Escape from LA

It's 6:15 p.m. on an acceptably balmy Tuesday afternoon in the Boss Angeles and I'm bracing for the ugliest part of my day –
WORDS: Tim Carrithers

It’s 6:15 p.m. on an acceptably balmy Tuesday afternoon in the Boss Angeles and I’m bracing for the ugliest part of my day – the five miles between this Palatial Primedia Tower and the Hollywood Freeway. It’s a bit less than 17 percent of the ride, but thanks to the rampant pathophysiology in L.A.’s large intestine of automotive inhumanity, this little light-to-light knife fight sucks up at least 50 percent of a ride that takes 45 minutes on a good night, and over an hour if the Smolensk Philharmonic is tuning up at the Hollywood Bowl. The PPT, you see, is nowhere near any freeway. Thus each day’s entry and egress means running a gauntlet of surface streets.

[Tonight promises to be a particular joy. Sunset, according to the U.S. Navy’s Time Service Department site (http://tycho.usno.navy.mil) is at 6:24 p.m., which means the last half-hour or so between here and my garage will be spent weaving between strings of stationary taillights. There’s also an inexplicable patch of road deconstruction on Highland, just past Sunset.

Anywhere else, the Ducati Sport Classic I’m riding would be pure joy. Here, with the 1078cc hot-rod twin’s Termignoni exhaust concerto echoing between a new Buick Lucerne and the FedEx truck presently impeding my forward progress, I’m busy coming up with a trajectory to keep these Napoleon bar-end mirrors from taking an expensive divot out of said Buick’s Ruby-Slipper-Red paint.
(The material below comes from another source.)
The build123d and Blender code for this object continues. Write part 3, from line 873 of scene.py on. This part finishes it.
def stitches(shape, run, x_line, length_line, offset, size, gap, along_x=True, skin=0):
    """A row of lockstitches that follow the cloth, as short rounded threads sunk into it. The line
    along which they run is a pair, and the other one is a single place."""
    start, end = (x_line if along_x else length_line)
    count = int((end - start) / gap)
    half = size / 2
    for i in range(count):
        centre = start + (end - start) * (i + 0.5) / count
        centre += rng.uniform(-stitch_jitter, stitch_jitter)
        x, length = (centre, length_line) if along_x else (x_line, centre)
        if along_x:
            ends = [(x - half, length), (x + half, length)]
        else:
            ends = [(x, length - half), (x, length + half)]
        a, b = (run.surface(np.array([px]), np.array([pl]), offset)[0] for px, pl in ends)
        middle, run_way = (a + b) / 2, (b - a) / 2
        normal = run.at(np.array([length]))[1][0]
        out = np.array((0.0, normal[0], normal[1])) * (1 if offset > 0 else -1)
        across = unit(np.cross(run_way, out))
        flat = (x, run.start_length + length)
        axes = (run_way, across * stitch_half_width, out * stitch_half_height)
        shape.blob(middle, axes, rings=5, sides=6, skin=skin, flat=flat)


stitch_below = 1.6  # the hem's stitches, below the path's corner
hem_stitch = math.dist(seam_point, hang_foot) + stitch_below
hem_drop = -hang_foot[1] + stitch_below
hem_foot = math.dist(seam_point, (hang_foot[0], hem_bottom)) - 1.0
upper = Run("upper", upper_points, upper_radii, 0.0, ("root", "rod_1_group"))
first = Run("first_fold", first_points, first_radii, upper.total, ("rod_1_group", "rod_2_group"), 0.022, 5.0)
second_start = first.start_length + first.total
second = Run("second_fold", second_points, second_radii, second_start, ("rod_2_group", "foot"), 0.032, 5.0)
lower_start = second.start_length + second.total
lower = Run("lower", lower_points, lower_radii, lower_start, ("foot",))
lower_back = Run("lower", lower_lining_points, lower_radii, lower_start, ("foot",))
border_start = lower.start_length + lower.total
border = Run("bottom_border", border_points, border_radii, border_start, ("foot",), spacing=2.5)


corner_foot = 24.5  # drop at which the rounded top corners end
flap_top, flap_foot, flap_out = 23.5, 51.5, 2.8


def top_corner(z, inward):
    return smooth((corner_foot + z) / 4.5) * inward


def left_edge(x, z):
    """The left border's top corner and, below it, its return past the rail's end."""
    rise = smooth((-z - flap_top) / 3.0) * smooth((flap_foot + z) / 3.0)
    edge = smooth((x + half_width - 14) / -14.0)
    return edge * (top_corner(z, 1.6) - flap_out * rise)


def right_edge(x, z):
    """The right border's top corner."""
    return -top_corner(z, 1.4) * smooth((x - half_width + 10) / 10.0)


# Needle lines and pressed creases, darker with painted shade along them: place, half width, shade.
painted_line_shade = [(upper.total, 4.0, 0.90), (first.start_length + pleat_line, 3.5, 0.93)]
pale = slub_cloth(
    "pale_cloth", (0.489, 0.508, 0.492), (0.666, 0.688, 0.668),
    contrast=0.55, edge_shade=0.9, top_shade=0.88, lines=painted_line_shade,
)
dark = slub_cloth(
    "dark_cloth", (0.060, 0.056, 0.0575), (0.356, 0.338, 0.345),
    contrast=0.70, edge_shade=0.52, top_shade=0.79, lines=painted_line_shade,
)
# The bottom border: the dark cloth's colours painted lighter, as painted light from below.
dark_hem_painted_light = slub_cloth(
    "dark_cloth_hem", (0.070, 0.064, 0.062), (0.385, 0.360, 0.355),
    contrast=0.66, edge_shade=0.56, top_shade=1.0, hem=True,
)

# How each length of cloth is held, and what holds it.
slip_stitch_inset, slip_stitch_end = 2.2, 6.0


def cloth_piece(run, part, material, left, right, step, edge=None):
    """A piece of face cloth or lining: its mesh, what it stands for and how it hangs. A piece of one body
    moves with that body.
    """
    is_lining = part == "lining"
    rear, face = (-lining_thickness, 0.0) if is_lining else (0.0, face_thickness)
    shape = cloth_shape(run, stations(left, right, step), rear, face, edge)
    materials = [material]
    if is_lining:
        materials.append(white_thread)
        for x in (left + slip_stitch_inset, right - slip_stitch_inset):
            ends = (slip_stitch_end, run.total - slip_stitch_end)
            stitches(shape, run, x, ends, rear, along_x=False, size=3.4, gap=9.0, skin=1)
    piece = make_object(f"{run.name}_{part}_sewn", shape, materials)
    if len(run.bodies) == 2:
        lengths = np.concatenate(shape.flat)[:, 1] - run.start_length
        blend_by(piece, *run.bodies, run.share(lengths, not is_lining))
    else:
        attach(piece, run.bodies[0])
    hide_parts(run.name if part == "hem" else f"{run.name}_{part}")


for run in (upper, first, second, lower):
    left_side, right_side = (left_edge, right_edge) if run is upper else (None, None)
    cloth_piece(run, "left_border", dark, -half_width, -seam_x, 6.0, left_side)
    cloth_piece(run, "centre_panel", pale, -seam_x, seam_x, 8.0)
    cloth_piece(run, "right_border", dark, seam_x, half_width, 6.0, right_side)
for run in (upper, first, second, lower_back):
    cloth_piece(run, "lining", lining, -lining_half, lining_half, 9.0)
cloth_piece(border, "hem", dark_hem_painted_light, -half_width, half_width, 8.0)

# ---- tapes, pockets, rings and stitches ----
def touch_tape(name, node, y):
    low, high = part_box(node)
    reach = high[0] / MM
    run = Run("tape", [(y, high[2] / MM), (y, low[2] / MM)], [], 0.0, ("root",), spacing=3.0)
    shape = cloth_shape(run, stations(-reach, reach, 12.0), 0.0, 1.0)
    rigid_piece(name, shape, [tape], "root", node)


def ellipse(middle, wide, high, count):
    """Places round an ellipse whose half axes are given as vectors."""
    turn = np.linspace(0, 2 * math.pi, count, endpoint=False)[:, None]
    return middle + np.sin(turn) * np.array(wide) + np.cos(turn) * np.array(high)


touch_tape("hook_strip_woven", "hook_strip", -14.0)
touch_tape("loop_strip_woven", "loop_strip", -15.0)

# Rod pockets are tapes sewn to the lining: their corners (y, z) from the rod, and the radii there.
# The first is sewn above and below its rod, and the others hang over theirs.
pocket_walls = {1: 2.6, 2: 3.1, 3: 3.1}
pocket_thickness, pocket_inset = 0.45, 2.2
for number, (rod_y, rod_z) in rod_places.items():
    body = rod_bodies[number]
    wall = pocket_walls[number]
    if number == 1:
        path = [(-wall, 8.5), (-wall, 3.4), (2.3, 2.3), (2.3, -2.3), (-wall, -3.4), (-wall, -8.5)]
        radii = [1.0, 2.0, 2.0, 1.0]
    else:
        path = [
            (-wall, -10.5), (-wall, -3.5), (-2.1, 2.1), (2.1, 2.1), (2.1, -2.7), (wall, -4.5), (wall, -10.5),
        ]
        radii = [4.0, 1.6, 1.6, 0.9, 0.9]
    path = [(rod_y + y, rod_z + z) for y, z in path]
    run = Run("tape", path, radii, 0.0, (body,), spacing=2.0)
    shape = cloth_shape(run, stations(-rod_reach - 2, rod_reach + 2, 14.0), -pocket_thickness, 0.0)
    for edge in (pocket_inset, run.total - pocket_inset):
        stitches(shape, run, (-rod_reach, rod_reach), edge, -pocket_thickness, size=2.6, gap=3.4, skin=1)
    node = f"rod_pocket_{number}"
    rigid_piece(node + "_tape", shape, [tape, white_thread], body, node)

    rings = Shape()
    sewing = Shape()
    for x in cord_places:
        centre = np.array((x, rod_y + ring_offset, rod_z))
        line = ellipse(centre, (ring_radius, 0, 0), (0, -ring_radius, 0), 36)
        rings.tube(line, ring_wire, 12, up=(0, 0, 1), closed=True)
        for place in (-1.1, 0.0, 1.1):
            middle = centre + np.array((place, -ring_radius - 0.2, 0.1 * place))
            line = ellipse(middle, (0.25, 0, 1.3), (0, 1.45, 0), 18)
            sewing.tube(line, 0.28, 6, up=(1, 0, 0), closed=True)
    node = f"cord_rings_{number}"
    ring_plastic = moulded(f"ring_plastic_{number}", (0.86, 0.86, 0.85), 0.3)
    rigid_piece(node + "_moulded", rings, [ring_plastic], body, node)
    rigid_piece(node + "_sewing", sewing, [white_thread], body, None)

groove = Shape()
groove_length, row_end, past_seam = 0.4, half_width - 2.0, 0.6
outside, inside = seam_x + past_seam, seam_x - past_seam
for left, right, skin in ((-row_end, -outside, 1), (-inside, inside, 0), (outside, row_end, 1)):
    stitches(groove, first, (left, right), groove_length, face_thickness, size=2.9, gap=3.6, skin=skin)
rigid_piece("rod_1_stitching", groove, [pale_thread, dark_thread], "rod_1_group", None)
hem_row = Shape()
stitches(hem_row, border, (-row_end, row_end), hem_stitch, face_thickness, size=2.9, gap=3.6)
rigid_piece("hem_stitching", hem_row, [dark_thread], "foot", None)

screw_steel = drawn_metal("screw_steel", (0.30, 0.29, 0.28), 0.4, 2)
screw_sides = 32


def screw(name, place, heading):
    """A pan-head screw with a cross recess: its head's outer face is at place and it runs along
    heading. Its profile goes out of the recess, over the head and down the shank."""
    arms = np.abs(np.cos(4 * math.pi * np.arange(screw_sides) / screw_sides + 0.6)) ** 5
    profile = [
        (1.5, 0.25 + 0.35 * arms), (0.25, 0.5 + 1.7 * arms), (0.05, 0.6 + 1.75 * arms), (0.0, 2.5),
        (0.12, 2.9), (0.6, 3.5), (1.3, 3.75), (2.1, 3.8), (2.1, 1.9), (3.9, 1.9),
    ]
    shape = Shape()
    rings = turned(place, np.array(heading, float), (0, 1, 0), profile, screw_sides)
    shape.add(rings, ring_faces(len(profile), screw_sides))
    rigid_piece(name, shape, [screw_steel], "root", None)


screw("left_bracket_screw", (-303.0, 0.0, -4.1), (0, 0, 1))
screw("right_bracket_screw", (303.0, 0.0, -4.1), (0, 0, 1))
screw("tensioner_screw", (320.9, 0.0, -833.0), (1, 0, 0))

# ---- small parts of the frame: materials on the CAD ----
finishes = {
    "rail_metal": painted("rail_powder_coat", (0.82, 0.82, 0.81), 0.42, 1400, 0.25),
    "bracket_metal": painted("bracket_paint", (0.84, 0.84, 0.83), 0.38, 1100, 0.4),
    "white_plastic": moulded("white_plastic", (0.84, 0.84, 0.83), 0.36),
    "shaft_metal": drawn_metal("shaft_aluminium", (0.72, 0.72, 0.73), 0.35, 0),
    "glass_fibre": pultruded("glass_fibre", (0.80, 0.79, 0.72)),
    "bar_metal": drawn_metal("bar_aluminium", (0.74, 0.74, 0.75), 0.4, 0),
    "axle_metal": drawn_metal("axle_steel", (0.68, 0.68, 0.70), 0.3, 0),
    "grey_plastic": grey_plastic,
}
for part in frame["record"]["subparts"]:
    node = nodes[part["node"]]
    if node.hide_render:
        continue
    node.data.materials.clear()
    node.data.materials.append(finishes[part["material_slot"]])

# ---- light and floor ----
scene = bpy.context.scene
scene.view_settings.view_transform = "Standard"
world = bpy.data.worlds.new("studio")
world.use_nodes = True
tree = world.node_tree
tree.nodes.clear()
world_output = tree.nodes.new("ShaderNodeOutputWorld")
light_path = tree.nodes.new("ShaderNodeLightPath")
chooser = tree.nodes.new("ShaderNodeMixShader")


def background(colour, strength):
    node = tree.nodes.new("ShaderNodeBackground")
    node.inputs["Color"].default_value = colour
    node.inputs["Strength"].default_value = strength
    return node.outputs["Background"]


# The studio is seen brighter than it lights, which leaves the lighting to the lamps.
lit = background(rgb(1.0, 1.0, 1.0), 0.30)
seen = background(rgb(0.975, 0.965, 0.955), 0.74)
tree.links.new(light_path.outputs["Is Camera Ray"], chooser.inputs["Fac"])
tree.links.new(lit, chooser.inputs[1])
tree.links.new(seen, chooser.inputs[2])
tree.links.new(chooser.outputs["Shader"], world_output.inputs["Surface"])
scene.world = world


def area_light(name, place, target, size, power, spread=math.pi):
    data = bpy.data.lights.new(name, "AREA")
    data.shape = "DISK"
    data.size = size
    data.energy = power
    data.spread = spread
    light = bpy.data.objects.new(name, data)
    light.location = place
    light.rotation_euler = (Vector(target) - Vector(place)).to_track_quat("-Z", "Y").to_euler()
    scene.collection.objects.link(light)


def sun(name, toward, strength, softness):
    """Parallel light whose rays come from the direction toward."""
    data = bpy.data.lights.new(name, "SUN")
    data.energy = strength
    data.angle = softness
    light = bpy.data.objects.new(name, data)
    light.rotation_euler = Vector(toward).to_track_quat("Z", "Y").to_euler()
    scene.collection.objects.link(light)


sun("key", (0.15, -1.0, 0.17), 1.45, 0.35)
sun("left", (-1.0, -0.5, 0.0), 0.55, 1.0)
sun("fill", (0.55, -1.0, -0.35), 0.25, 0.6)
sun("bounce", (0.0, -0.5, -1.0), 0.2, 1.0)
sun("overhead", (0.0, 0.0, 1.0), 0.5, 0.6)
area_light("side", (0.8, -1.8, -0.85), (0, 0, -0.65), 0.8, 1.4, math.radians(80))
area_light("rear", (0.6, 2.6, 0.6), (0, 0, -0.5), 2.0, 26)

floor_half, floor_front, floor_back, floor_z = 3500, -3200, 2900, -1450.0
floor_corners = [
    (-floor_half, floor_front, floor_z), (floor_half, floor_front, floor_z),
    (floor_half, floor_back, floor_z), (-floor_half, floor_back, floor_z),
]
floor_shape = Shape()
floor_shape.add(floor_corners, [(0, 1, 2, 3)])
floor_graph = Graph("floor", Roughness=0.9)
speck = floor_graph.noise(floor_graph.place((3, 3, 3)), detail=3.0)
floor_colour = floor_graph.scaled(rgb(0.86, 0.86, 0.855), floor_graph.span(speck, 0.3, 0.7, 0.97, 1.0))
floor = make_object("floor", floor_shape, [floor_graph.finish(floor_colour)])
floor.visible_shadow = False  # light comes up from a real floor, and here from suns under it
Way back when gas and chiropractic adjustments were cheap, this sort of pain was penance for a motorcycle that would actually go around corners. Now it’s just the epitome ergonomic imperfection. The clutch pull is stiff, and up against the fourth-roughest streets in America according to The Road Information Program (www.tripnet.org). They say L.A. streets beat $671 worth of extra wear and tear out of the average four-wheel commuter. And judging from the wheel-sucking chasms and bomb craters I slalom through every day, that’s a conservative estimate. If BMW’s R1200GS doesn’t make any sense, either you don’t live here or you don’t ride much. Maybe both.

[Still, as the sun sinks into the western horizon somewhere over beautiful downtown Moorpark, traffic relents and the big air-cooled Desmo settles into its natural 75 mph cadence. The view of Los Angeles has always been best from a distance, and there’s still no better way to get there than on two wheels.